Ahora aquello es un pequeño paraíso donde la historia está grabada en piedras. En un costado de Garraitz se sostienen algunos muros de la primera ermita de San Nicolás de Bari, al norte aguanta un recio muro fortificado que sirvió en el siglo XVIII para proteger la costa vizcaina de los piratas. Quedan además restos de un inacabado fuerte carlista y su polvorín. Pero del ataque que, en 1813, protagonizaron en la isla los soldados británicos de Wellington para expulsar a los franceses de Napoleón que en ella estaban acuartelados sólo queda un cañón escondido.
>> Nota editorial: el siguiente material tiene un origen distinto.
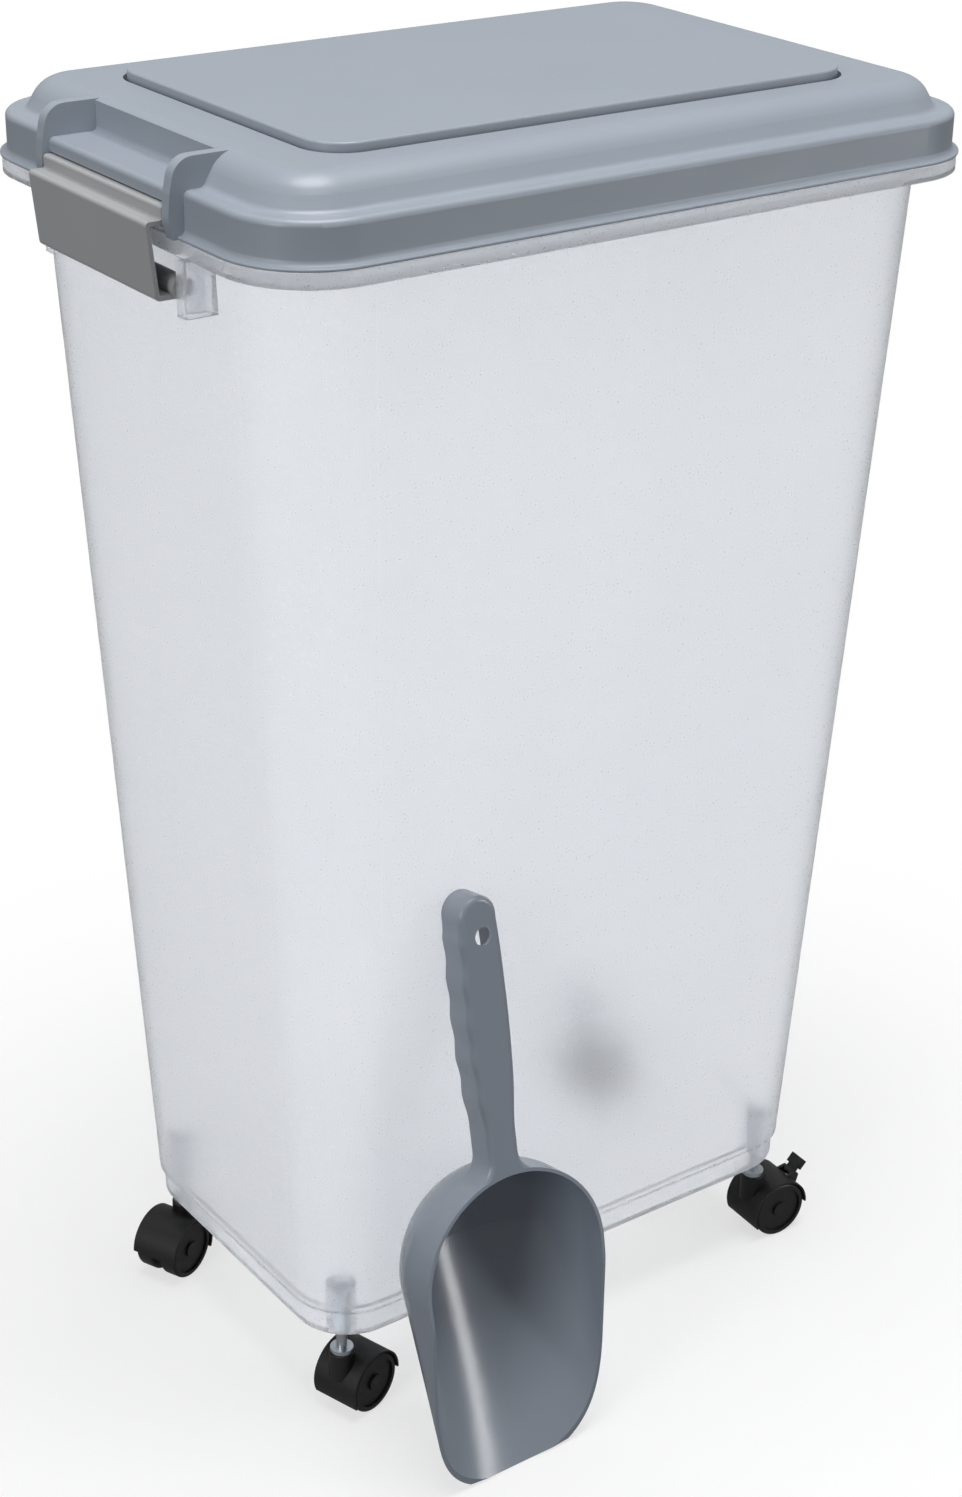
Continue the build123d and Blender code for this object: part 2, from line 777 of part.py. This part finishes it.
# Scoop: it stands on its tip and leans on the bin with the top of its handle
lean_sin = sin(radians(scoop_lean))
lean_cos = cos(radians(scoop_lean))
wall_slope = (body_width - foot_width - 2 * foot_step) / 2 / (rim_bottom - foot_top)
scoop_lift = tip_depth * lean_sin
touch_z = scoop_lift + handle_top * lean_cos - handle_depth * lean_sin
touch_y = -foot_width / 2 - foot_step - wall_slope * (touch_z - foot_top) - rest_gap
scoop_y = touch_y - handle_top * lean_sin - handle_depth * lean_cos
scoop_face = Plane((scoop_x, bin_y + scoop_y, scoop_lift), x_dir=(1, 0, 0), z_dir=(0, -lean_cos, lean_sin))


def across_scoop(height):
    """A plane square to the scoop's length, its second axis pointing to the back of the bowl."""
    middle = scoop_face.from_local_coords((0, height, 0))
    return Plane(middle, x_dir=(1, 0, 0), z_dir=(0, lean_sin, lean_cos))


def trough(height, half, depth, side):
    """The U-shaped section of the bowl, open towards the front."""
    with BuildSketch(across_scoop(height)) as sketch:
        with BuildLine():
            EllipticalCenterArc((0, side), half, depth - side, start_angle=0, arc_size=180)
            Polyline((-half, side), (-half, -scoop_wall), (half, -scoop_wall), (half, side))
        make_face()
    return sketch.sketch


def half_trough(height, half, depth, side):
    """One half of that section, to be turned about the middle of the dome."""
    with BuildSketch(across_scoop(height)) as sketch:
        with BuildLine():
            EllipticalCenterArc((0, side), half, depth - side, start_angle=0, arc_size=90)
            Polyline((0, depth), (0, -scoop_wall), (half, -scoop_wall), (half, side))
        make_face()
    return sketch.sketch


def bowl_space(wall):
    """The bowl as a solid, drawn inwards by the wall."""
    with BuildPart() as space:
        add(trough(0, tip_half - wall, tip_depth - wall, tip_side))
        add(trough(bowl_length, bowl_half - wall, bowl_depth - wall, bowl_side))
        loft(ruled=True)
        add(half_trough(bowl_length, bowl_half - wall, bowl_depth - wall, bowl_side))
        dome_middle = scoop_face.from_local_coords((0, bowl_length, 0))
        revolve(axis=Axis(dome_middle, scoop_face.z_dir), revolution_arc=180)
    return space.part


def grip_half(height):
    """Half the width of the handle at a height."""
    if height < handle_belly_at:
        rise = (height - handle_neck_top) / (handle_belly_at - handle_neck_top)
        return handle_neck + (handle_belly - handle_neck) * sin(radians(90 * rise))
    rise = (height - handle_belly_at) / (handle_top - handle_end - handle_belly_at)
    return handle_belly + (handle_end - handle_belly) * rise**2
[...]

Los de Wellington arrojaron al mar toda la artillería del fuerte y una de aquellas piezas al menos está hundida en el fondo del mar.
Sobreviven aún en Garraitz unos pocos pinos, también aislados los pobres. Son una reliquia moribunda de la plantación experimental que en 1909 trajo a Bizkaia los primeros pinos de especies foráneas.
En Garraitz aparecieron muchas monedas de hace siglos procedentes de Castilla, Portugal, Francia o Escocia que nadie sabe por qué fueron allí a parar. Por si acaso los arqueólogos siguen buscando, rascando entre las piedras para encontrar el mejor tesoro de la isla: su memoria.